Reproduce the top of the data verbatim, through and including the line that contains "dressed(node, softened(node, rounding), body, [coat_of])".

- _Information provided_:

►

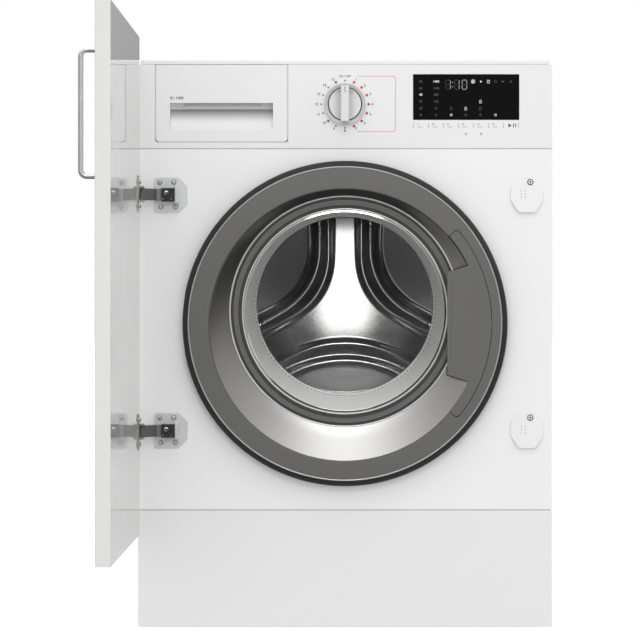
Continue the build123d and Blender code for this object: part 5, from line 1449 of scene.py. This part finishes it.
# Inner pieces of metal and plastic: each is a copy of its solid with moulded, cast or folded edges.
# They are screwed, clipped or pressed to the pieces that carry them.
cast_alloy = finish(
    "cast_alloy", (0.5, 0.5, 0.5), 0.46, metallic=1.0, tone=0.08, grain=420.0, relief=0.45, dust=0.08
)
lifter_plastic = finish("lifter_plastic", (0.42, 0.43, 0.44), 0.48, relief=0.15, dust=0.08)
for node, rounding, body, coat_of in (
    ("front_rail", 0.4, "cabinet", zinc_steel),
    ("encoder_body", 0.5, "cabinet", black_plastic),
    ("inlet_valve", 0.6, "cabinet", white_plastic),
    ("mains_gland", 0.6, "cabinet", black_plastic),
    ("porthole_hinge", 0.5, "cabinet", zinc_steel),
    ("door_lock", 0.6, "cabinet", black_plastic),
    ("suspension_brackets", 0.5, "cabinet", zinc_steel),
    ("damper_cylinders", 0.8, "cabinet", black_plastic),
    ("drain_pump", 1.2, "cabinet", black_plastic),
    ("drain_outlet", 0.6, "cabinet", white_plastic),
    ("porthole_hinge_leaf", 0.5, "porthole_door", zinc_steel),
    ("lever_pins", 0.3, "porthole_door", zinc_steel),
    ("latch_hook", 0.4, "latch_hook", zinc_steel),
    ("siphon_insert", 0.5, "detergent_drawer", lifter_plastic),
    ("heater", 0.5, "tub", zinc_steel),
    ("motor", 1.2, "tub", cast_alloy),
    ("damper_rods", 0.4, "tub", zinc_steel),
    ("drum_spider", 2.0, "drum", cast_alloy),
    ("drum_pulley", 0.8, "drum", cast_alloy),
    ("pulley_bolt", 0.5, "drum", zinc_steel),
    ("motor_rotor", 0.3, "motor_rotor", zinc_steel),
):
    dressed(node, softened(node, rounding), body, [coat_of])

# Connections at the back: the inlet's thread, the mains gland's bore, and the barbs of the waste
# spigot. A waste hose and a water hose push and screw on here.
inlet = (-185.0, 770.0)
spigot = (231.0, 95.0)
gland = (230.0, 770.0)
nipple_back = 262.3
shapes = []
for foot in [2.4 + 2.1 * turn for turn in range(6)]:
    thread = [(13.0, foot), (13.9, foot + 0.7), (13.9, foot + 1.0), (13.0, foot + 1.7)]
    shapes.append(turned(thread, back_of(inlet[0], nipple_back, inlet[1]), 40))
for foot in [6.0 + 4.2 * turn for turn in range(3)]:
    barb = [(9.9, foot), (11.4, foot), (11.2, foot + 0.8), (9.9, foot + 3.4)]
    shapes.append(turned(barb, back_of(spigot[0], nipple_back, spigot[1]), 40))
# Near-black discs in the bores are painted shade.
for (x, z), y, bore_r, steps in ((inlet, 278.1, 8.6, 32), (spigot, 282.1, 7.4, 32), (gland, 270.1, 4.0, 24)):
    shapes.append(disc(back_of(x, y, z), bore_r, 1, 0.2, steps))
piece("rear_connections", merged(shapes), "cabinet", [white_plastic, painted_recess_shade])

◄

- _Reply to the exercise_:
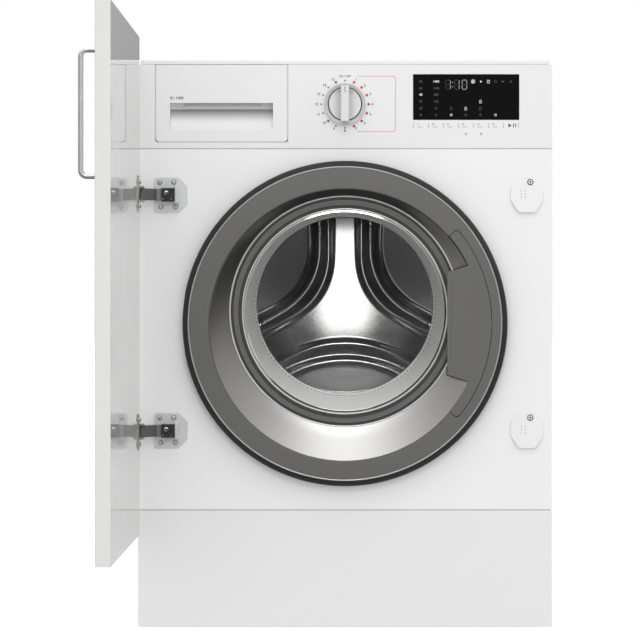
Continue the build123d and Blender code for this object: part 5, from line 1449 of scene.py. This part finishes it.
# Inner pieces of metal and plastic: each is a copy of its solid with moulded, cast or folded edges.
# They are screwed, clipped or pressed to the pieces that carry them.
cast_alloy = finish(
    "cast_alloy", (0.5, 0.5, 0.5), 0.46, metallic=1.0, tone=0.08, grain=420.0, relief=0.45, dust=0.08
)
lifter_plastic = finish("lifter_plastic", (0.42, 0.43, 0.44), 0.48, relief=0.15, dust=0.08)
for node, rounding, body, coat_of in (
    ("front_rail", 0.4, "cabinet", zinc_steel),
    ("encoder_body", 0.5, "cabinet", black_plastic),
    ("inlet_valve", 0.6, "cabinet", white_plastic),
    ("mains_gland", 0.6, "cabinet", black_plastic),
    ("porthole_hinge", 0.5, "cabinet", zinc_steel),
    ("door_lock", 0.6, "cabinet", black_plastic),
    ("suspension_brackets", 0.5, "cabinet", zinc_steel),
    ("damper_cylinders", 0.8, "cabinet", black_plastic),
    ("drain_pump", 1.2, "cabinet", black_plastic),
    ("drain_outlet", 0.6, "cabinet", white_plastic),
    ("porthole_hinge_leaf", 0.5, "porthole_door", zinc_steel),
    ("lever_pins", 0.3, "porthole_door", zinc_steel),
    ("latch_hook", 0.4, "latch_hook", zinc_steel),
    ("siphon_insert", 0.5, "detergent_drawer", lifter_plastic),
    ("heater", 0.5, "tub", zinc_steel),
    ("motor", 1.2, "tub", cast_alloy),
    ("damper_rods", 0.4, "tub", zinc_steel),
    ("drum_spider", 2.0, "drum", cast_alloy),
    ("drum_pulley", 0.8, "drum", cast_alloy),
    ("pulley_bolt", 0.5, "drum", zinc_steel),
    ("motor_rotor", 0.3, "motor_rotor", zinc_steel),
):
    dressed(node, softened(node, rounding), body, [coat_of])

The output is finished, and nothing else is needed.